§ Dataset extract:
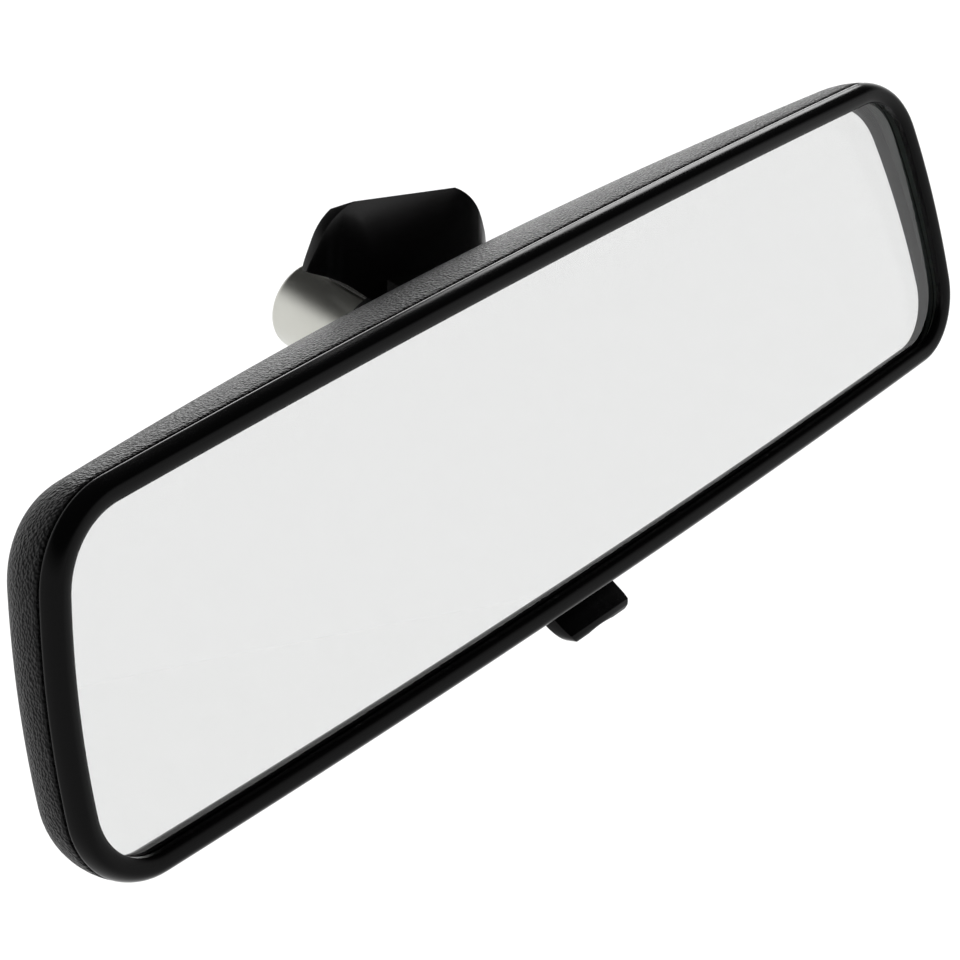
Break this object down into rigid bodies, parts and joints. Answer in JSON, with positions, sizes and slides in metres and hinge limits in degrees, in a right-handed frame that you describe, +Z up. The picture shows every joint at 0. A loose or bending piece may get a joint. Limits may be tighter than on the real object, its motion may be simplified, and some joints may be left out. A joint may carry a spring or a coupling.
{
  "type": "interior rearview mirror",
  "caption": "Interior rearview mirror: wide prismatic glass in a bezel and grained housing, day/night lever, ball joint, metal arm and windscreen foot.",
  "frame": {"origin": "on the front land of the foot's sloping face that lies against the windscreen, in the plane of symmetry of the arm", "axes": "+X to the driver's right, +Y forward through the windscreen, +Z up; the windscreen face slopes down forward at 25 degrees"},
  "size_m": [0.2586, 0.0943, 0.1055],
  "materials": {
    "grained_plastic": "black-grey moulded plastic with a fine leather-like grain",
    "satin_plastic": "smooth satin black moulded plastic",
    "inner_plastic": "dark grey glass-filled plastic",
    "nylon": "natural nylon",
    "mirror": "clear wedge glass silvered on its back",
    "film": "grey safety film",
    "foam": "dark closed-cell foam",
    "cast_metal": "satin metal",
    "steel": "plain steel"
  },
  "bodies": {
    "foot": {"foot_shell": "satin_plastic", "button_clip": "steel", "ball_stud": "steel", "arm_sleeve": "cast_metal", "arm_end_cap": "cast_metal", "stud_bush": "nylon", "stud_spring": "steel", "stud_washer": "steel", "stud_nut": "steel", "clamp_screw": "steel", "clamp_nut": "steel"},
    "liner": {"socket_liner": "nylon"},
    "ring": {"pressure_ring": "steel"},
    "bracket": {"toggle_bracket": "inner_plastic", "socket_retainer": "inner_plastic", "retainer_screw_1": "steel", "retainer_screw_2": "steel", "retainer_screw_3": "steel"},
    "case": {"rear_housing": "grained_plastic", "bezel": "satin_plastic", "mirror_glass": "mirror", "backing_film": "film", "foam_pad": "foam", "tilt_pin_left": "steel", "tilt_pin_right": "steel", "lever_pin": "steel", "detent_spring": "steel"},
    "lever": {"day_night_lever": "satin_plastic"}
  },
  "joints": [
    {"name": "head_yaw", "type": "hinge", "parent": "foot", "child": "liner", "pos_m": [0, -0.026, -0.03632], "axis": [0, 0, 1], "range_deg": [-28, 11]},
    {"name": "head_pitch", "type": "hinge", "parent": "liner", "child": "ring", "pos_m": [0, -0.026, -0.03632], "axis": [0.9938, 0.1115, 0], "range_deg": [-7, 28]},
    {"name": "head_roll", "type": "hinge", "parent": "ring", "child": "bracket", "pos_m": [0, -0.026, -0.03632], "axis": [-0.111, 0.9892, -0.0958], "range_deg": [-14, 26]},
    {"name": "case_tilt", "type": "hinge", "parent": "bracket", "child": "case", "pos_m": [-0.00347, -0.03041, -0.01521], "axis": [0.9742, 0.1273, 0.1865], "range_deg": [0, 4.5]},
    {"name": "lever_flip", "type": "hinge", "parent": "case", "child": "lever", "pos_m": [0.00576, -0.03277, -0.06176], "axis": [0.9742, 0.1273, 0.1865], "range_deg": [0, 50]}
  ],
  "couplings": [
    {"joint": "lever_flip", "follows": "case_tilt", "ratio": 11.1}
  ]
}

§ Written instruction: Write down every line of the data above that includes the string "with".

§ Answer below:
Break this object down into rigid bodies, parts and joints. Answer in JSON, with positions, sizes and slides in metres and hinge limits in degrees, in a right-handed frame that you describe, +Z up. The picture shows every joint at 0. A loose or bending piece may get a joint. Limits may be tighter than on the real object, its motion may be simplified, and some joints may be left out. A joint may carry a spring or a coupling.
    "grained_plastic": "black-grey moulded plastic with a fine leather-like grain",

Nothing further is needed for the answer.